Not without reason, of course. Cancer patients back in the 70s went to hospitals to die. "Yes, the results were very poor back then," says Advani, adding: "I have seen in my lifetime a revolution in the treatment. Over three decades ago, there were less than a dozen drugs available to treat cancer. Now we have thousands. Drug discovery used to happen once in 10 years back then; now thousands of drugs and new types of treatments are available thanks to technology and research."
Many cancers are curable and people who suffer from several types of cancer can almost lead a normal life, he says. Stem-cell research has helped a lot in improving oncology, he argues. "Today we are talking about the levels where genetic-level diseases become difficult to treat. We have to just target the gene."
Trends, Worries
As regards expensive preventive surgeries that people opt for — like in the case of Hollywood actor Angelina Jolie who underwent double mastectomy (removal of breasts) because of cancer fears — Advani says: "Some people advocate an extreme step.
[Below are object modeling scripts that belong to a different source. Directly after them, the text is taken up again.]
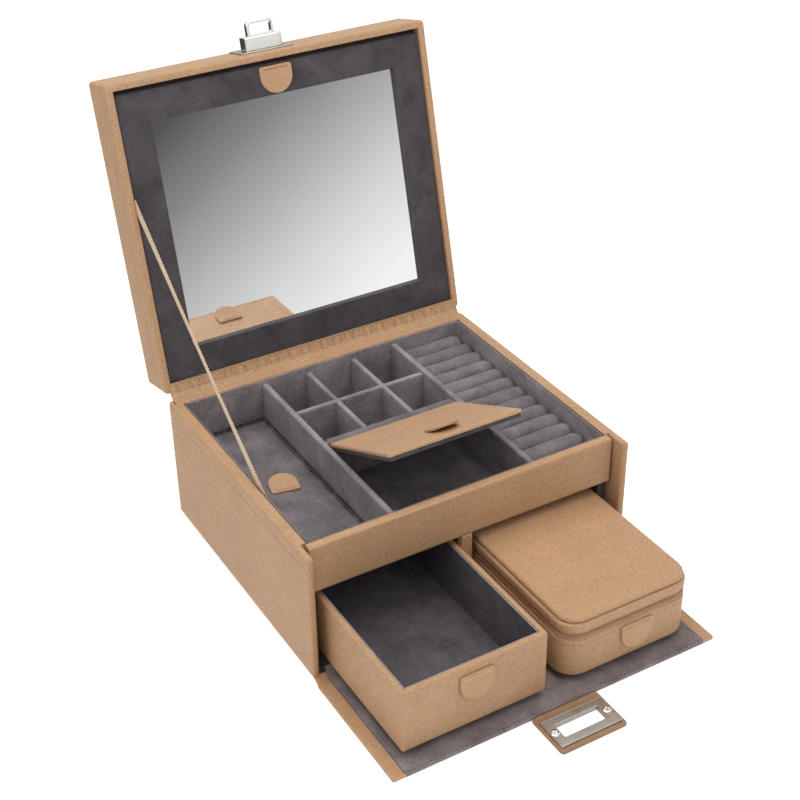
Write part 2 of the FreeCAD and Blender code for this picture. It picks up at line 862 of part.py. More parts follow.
def travel_base():
    outer = travel_block(0, travelZ, travelSplitZ)
    return outer.cut(travel_block(travelWall, travelZ + travelWall, travelSplitZ + 1))


def travel_liner():
    outer = travel_block(travelWall, travelZ + travelWall, travelSplitZ)
    inner = travel_block(travelWall + travelLining, travelZ + travelWall + travelLining,
                         travelSplitZ + 1)
    return outer.cut(inner)


def travel_lid():
    outer = travel_block(0, travelLidZ, travelTopZ)
    top_edges = edges_at_height(outer, travelTopZ, lambda e: True)
    outer = outer.makeFillet(travelTopRound, top_edges)
    inner = travel_block(travelWall, travelLidZ - 1, travelTopZ - travelTop)
    low = travelLidZ + grooveRise
    groove = travel_block(-1, low, low + grooveWidth)
    groove = groove.cut(travel_block(grooveDepth, low - 1, low + grooveWidth + 1))
    return outer.cut(inner).cut(groove)


def zip_tape():
    outer = travel_block(zipInset, travelSplitZ, travelLidZ)
    return outer.cut(travel_block(travelWall, travelSplitZ - 1, travelLidZ + 1))


def zip_teeth():
    middle = (travelSplitZ + travelLidZ) / 2
    outer = travel_block(zipInset - teethProud, middle - teethHeight / 2,
                         middle + teethHeight / 2)
    return outer.cut(travel_block(zipInset, middle - teethHeight, middle + teethHeight))


def travel_tab():
    tab = pull_tab()
    tab.translate(V(travelX + travelTabShift, travelFrontY, travelSplitZ - travelTabDrop))
    return tab


sliderY = travelBackY + sliderGap


def zip_slider():
    """Slider at the closed end of the zip, on the back of the travel case."""
    middle = (travelSplitZ + travelLidZ) / 2
    block = box(travelX - sliderWidth / 2, travelX + sliderWidth / 2, sliderY,
                sliderY + sliderThick, middle - sliderHeight / 2, middle + sliderHeight / 2)
    uprights = [e for e in block.Edges if e.BoundBox.YLength > 1]
    return block.makeFillet(1.5, uprights)


def zip_pull():
    middle = (travelSplitZ + travelLidZ) / 2
    y0 = sliderY + sliderThick
    top = middle + sliderHeight / 2 - 1
    plate = box(travelX - pullWidth / 2, travelX + pullWidth / 2, y0, y0 + pullThick,
                top - pullLength, top)
    ends = [e for e in plate.Edges if e.BoundBox.YLength > 0.5]
    return plate.makeFillet(pullWidth / 2 - 0.2, ends)


pieces = {
    "case_shell": case_shell(),
    "base_board": base_board(),
    "base_pad": base_pad(),
    "front_rail": front_rail(),
    "face_stiles": face_stiles(),
    "centre_post": centre_post(),
    "bay_walls": bay_walls(),
    "bay_partition": bay_partition(),
    "tray_floor": tray_floor(),
    "tray_floor_lining": tray_floor_lining(),
    "tray_liner": tray_liner(),
    "left_divider": long_divider(leftDividerX),
    "right_divider": long_divider(rightDividerX),
    "front_row_wall": front_row_wall(),
    "cross_divider": cross_divider(),
    "short_dividers": short_dividers(),
    "cover_ledge": cover_ledge(),
    "cover_hinge_strip": cover_hinge_strip(),
    "ring_pad": ring_pad(),
    "insert_board": insert_board(),
    "insert_suede": insert_suede(),
    "insert_tab": insert_tab(),
    "cover_board": cover_board(),
    "cover_lining": cover_lining(),
    "cover_tab": cover_tab(),
    "lid_shell": lid_shell(),
    "lid_lining": lid_lining(),
    "door_ledge": door_ledge(),
    "door_hinge_tape": door_hinge_tape(),
    "mirror_frame": mirror_frame(),
    "mirror_glass": mirror_glass(),
    "mirror_backing": mirror_backing(),
    "mirror_tab": mirror_tab(),
    "lid_hinge_leather": lid_hinge_leather(),
    "stay_ribbon": stay_ribbon(),
    "catch_plate": catch_plate(),
    "catch_rivets": catch_rivets(),
    "lock_box": lock_box(),
    "turn_catch": turn_catch(),
    "flap_board": flap_board(),
    "flap_lining": flap_lining(),
    "flap_hinge_leather": flap_hinge_leather(),
    "fold_lining": fold_lining(),
    "tongue": tongue(),
    "strike_plate": strike_plate(),
    "strike_screws": strike_screws(),
    "drawer_box": drawer_box(),
    "drawer_liner": drawer_liner(),
    "drawer_tab": drawer_tab(),
    "travel_base": travel_base(),
    "travel_liner": travel_liner(),
    "travel_lid": travel_lid(),
    "zip_tape": zip_tape(),
    "zip_teeth": zip_teeth(),
    "travel_tab": travel_tab(),
    "zip_slider": zip_slider(),
    "zip_pull": zip_pull(),
}

for name, shape in pieces.items():
    shape.exportStep("parts/" + name + ".step")

print(len(pieces), "nodes")
print("lid hinge axis", hingeY, hingeZ, "cover hinge axis", coverHingeY, coverHingeZ)
print("flap axis", flapAxisY, flapAxisHeight, "slot centre", slotY)
print("ribbon", (lid_point(-halfWidth + lidWall, ribbonLidU, ribbonLidW)
                 - V(-innerX, ribbonCaseY, linerTopZ)).Length)
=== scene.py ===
import json
import math

import bmesh
import bpy
import numpy as np
from mathutils import Matrix


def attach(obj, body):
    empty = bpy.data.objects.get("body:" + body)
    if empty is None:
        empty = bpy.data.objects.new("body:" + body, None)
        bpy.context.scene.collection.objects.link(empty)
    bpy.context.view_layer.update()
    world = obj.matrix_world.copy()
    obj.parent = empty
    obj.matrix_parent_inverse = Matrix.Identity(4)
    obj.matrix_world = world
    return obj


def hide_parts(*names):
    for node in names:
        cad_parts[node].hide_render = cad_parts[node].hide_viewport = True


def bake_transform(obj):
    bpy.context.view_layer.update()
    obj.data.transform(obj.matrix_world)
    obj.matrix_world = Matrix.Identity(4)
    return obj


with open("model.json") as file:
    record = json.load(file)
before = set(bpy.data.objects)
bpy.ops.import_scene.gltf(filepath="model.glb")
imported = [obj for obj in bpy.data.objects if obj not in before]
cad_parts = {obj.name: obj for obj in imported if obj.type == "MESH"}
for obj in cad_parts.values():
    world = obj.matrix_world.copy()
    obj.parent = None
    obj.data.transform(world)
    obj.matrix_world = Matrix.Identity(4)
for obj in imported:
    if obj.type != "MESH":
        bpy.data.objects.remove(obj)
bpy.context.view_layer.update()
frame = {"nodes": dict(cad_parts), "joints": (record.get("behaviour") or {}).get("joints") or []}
joints = {joint["name"]: joint for joint in frame["joints"]}
print("frame loaded:", len(frame["nodes"]), "nodes")

# Lengths below are millimetres in the frame's axes; toObject turns them to metres.


def turnX(points, pivot, degrees):
    # rotation about an axis along X through pivot (y, z)
    a = math.radians(degrees)
    y = points[..., 1] - pivot[0]
    z = points[..., 2] - pivot[1]
    out = np.array(points, float)
    out[..., 1] = pivot[0] + y * math.cos(a) - z * math.sin(a)
    out[..., 2] = pivot[1] + y * math.sin(a) + z * math.cos(a)
    return out


lidHinge = joints["lid_hinge"]
lidPivot = (lidHinge["pos_m"][1] * 1000, lidHinge["pos_m"][2] * 1000)
lidOpen = lidHinge["range_deg"][1]
coverHinge = joints["cover_hinge"]
coverPivot = (coverHinge["pos_m"][1] * 1000, coverHinge["pos_m"][2] * 1000)
coverTilt = coverHinge["range_deg"][1]


def openLid(points):
    return turnX(points, lidPivot, -lidOpen)


def raiseCover(points):
    return turnX(points, coverPivot, -coverTilt)


def nodePoints(node, closed=None):
    # vertices of a CAD node in mm; "lid" and "cover" nodes are turned back to the closed state
    mesh = frame["nodes"][node].data
    co = np.zeros(len(mesh.vertices) * 3)
    mesh.vertices.foreach_get("co", co)
    co = co.reshape(-1, 3) * 1000
    if closed == "lid":
        co = turnX(co, lidPivot, lidOpen)
    if closed == "cover":
        co = turnX(co, coverPivot, coverTilt)
    return co


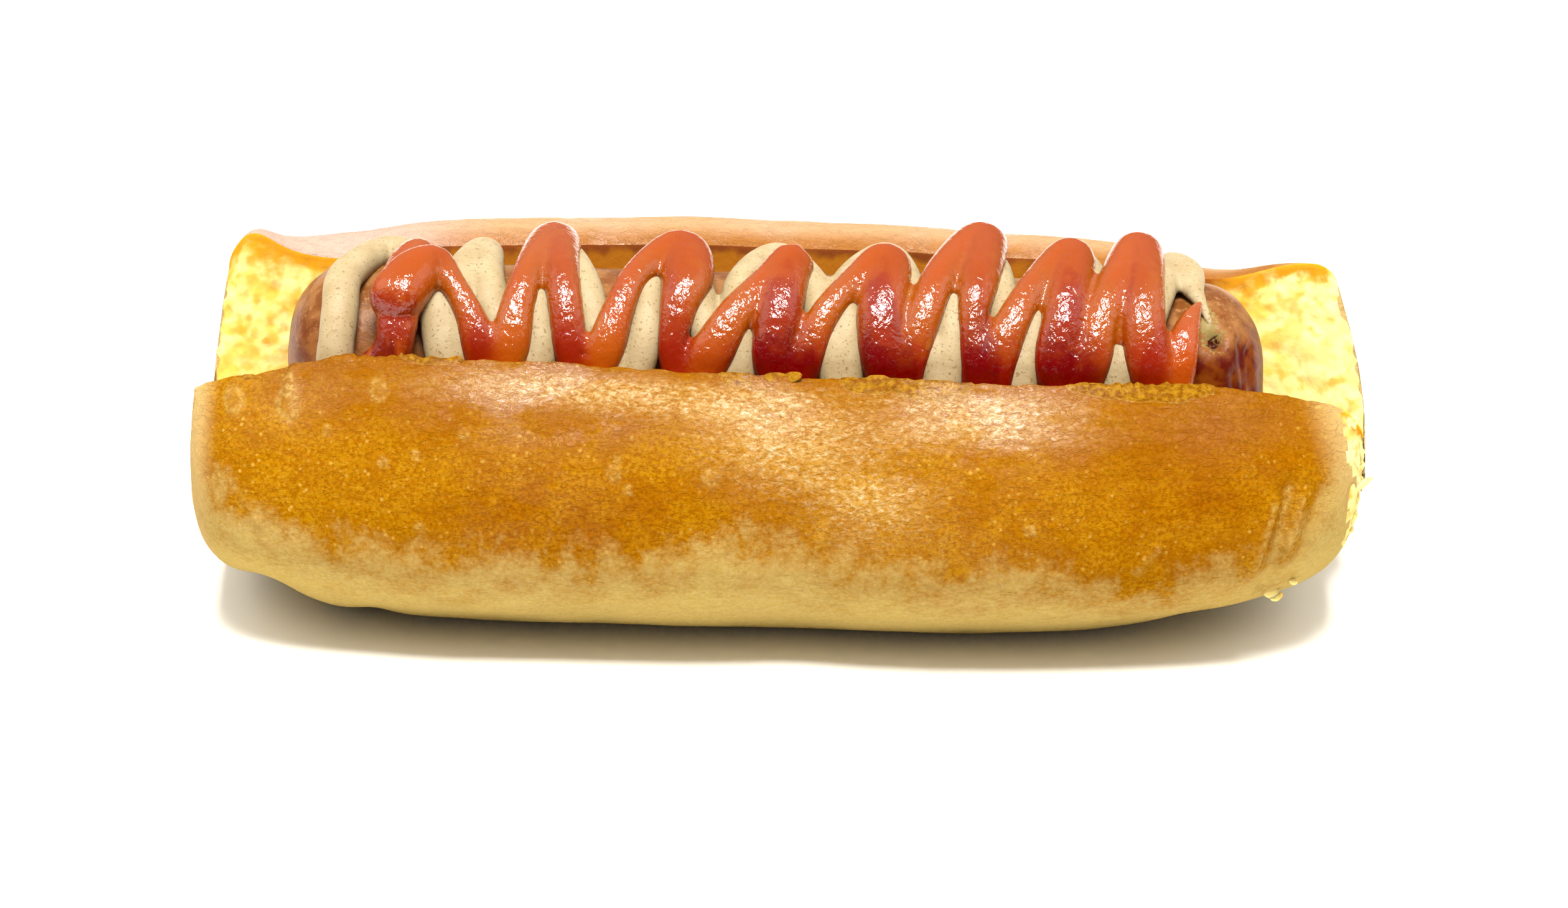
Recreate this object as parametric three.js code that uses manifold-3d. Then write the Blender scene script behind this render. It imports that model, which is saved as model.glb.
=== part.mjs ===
// A hot dog: a soft roll split along its top, a boiled sausage in the split, and a zigzag of mustard
// with a zigzag of ketchup over it. Millimetres, +Z up, +X along the roll, +Y towards its back wall.
// The roll rests on its flat base, and the origin is on the table under the middle of the roll.
import * as THREE from 'three';
import { LoftGeometry } from 'three/addons/geometries/LoftGeometry.js';
import { mergeVertices } from 'three/addons/utils/BufferGeometryUtils.js';
import Module from 'manifold-3d';

const wasm = await Module();
wasm.setup();

const { sin, cos, abs, max, min, sqrt, hypot, atan2, acos, exp, PI } = Math;

// Driving dimensions

const GAP = 0.3;                    // air kept between two neighbours
const CENTRE_X = -2.15;             // brings the middle of the bulging roll onto the origin

const ROLL_HALF_LENGTH = 78;        // where the crust meets the split at each end
const ROLL_HALF_WIDTH = 35.25;
const FRONT_BELLY_HEIGHT = 19;      // where each wall reaches furthest out
const BACK_BELLY_HEIGHT = 20;
const BASE_HALF_WIDTH = 13;
const SETTLE = 0.5;                 // the base has settled flat under the roll's weight
const CUT_FRONT = { y: -20.75, z: 39.6 };   // the cut edges at mid length
const CUT_BACK = { y: 18.25, z: 40.6 };
const FRONT_WAVES = [{ at: -42, width: 28, height: 1.8 }];
const BACK_WAVES = [
  { at: -74, width: 5, height: 1.2 },
  { at: -62, width: 11, height: -2 },
  { at: 60, width: 13, height: -2.6 },
  { at: 72, width: 7, height: 1 },
];
const FRONT_END_DROP = { left: 3.6, right: 2.6 };   // the front edge dips towards the roll's ends
const CORNER_RADIUS = 6;            // the cut edges round down at the roll's corners
const FRONT_CORNER_SHARE = { left: 0.2, right: 0.8 };
const BACK_RISE = 5.6;              // the back crust stands above its cut edge, less so at the right
const FRONT_DENT = { at: 3, width: 10, height: 1.3 };
const BLUNTNESS = { left: 4, right: 3.2 };  // exponents of the roll's rounded ends
const END_BULGE = { left: -1, rightFront: 3.3, rightBack: 5.2 };
const END_SHIFT = { left: 0.9, right: -0.8 };
const FACE_BOW = 0.6;               // the crumb of the split's faces swells a little into the split
const THINNEST_WALL = 0.04;         // at the roll's very ends, of the wall at mid length

const SAUSAGE_RADIUS = 13;
const SAUSAGE_AXIS = { y: -0.75, z: 32 };
const SAUSAGE_ENDS = { left: -67.5, right: 67 };
const SAUSAGE_CAP = 9;              // length of each rounded end
const PUCKER = { depth: 1.4, radius: 3.2 };  // the skin is drawn in where each end was tied
const BED_RADIUS = SAUSAGE_RADIUS + 0.4;
const BED_CLOSING = 0.55;           // the split narrows by this share towards the roll's ends
const BED_RISE = -2;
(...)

These are, of course, people who had seen their family members go through a very tough time." He adds that such diseases are eminently curable once detected at an early stage.
Advani is anxious that, despite campaigns, tobacco products are freely available. "Data say 40% of cancers in India are related to tobacco. Tobacco should go out of business," he says. "The worst part is that even if you change the habits today, effects of smoking could show 20 years later."
He is equally worried about the rise in cancer caused by toxic lifestyles. "Eating habits play a vital role in preventing several forms of cancer. Eat more plants," suggests Advani. Good with lectures, he gives talks across the world on various forms of cancer, especially the India-specific ones such as cancer of the tongue, caused by chewing of tobacco.
Destiny's Child
Advani was born on August 1, 1947, in Karachi. His family — parents, three brothers and three sisters — had to flee to India on August 15 due to Partition. They came first to Deolali, Nashik, and then to Mumbai a few years later thanks to his father's electrical business. Advani, who used to walk until the mid-1950s, says he follows a strict diet and does breathing exercises to stay fit. "I have to be very careful about what I eat because of restriction in my movement."
Despite odds, he moved on in life pretty fast, says Sainani. For someone who had to flee his home when he was merely 15 days old, Advani rose to become the chief of medical oncology at the Tata Memorial Hospital and he also set up the oncology department at Jaslok Hospital, Mumbai — and he is currently the chief medical and paediatric oncologist and heamato-oncologist at Jaslok Hospital. This role model has wings on his feet.